Scientists at the University of Southampton in the UK have discovered an unusual geological phenomenon that is expanding the Atlantic Ocean. This is reported in an article published in the journal Nature.
Seismologists installed 39 seismometers at the bottom of the Atlantic Ocean as part of the PI-LAB (passive display of the lithosphere and asthenosphere boundary) and EURO-LAB (experiment to explore the rheological boundary of the oceanic lithosphere and asthenosphere). This data represents the first large-scale high-resolution image of the mantle beneath the Mid-Atlantic Ridge.
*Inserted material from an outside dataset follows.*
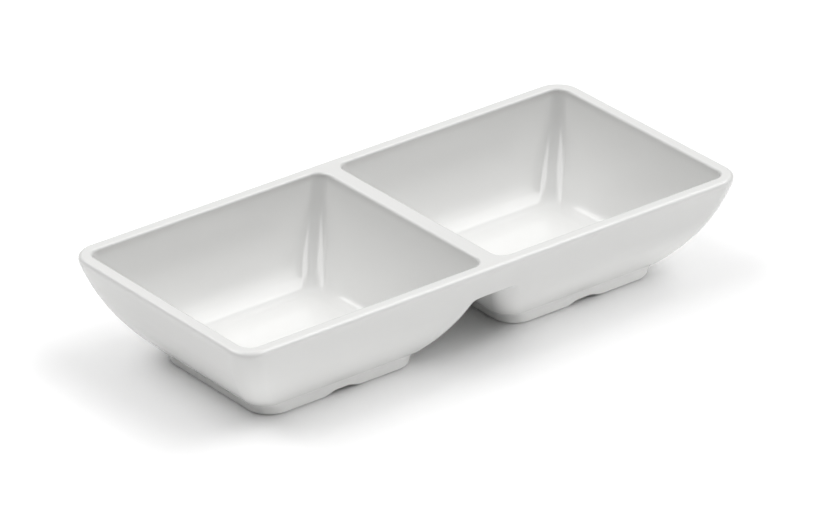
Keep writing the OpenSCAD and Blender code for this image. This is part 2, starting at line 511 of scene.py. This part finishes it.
@dataclass(frozen=True)
class OuterSkin:
    """The outside of the right half: the rows of points that the rim, web and bowl all use.

    Below the rim's round edge a blend leads to the walls: blend_row is the depth of its first row
    of points, and blend_end is where it ends.
    """

    sizes: DishSizes
    blend_row: float = 2.1
    blend_end: float = 4.0
    web_edge: float = 0.7
    web_fillet: float = 2.4
    upper_depths: tuple[float, ...] = (2.4, 2.8, 3.2, 3.6, 4.0, 5.8, 7.6, 9.4, 11.2, 12.9)
    edge_steps: int = 6
    fillet_steps: int = 9
    lower_steps: int = 13
    turn_steps: int = 9
    round_steps: int = 10

    def wall_insets(self, depth: float) -> tuple[float, float, float]:
        """Returns the insets of the end, side and arch walls at a depth."""
        s = self.sizes
        end, side, arch = s.outer_arcs()
        soft = [SoftWall(a, s.rim_height, s.rim_radius, self.blend_end) for a in (end, side)]
        return (
            soft[0].inset(depth),
            soft[1].inset(depth),
            arch.inset(max(0.0, depth - s.rim_height)),
        )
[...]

The continental plates of North and South America are known to move away from Europe and Africa at a rate of four centimeters per year. Between these continents lies the Mid-Atlantic Ridge, an area of plate divergence, under which magma melt is injected. The moving force of the divergence of the Atlantic plates has long been a mystery, since the Atlantic Ocean is not surrounded by subduction zones, in which continental plates sink into the mantle.
Scientists managed to display changes in the structure of the Earth's mantle near depths of 410 and 660 kilometers. This made it possible to confirm the upwelling in the mantle from a depth of 600 kilometers. It is believed that usually upwellings below the ridges occur at much shallower depths, about 60 kilometers.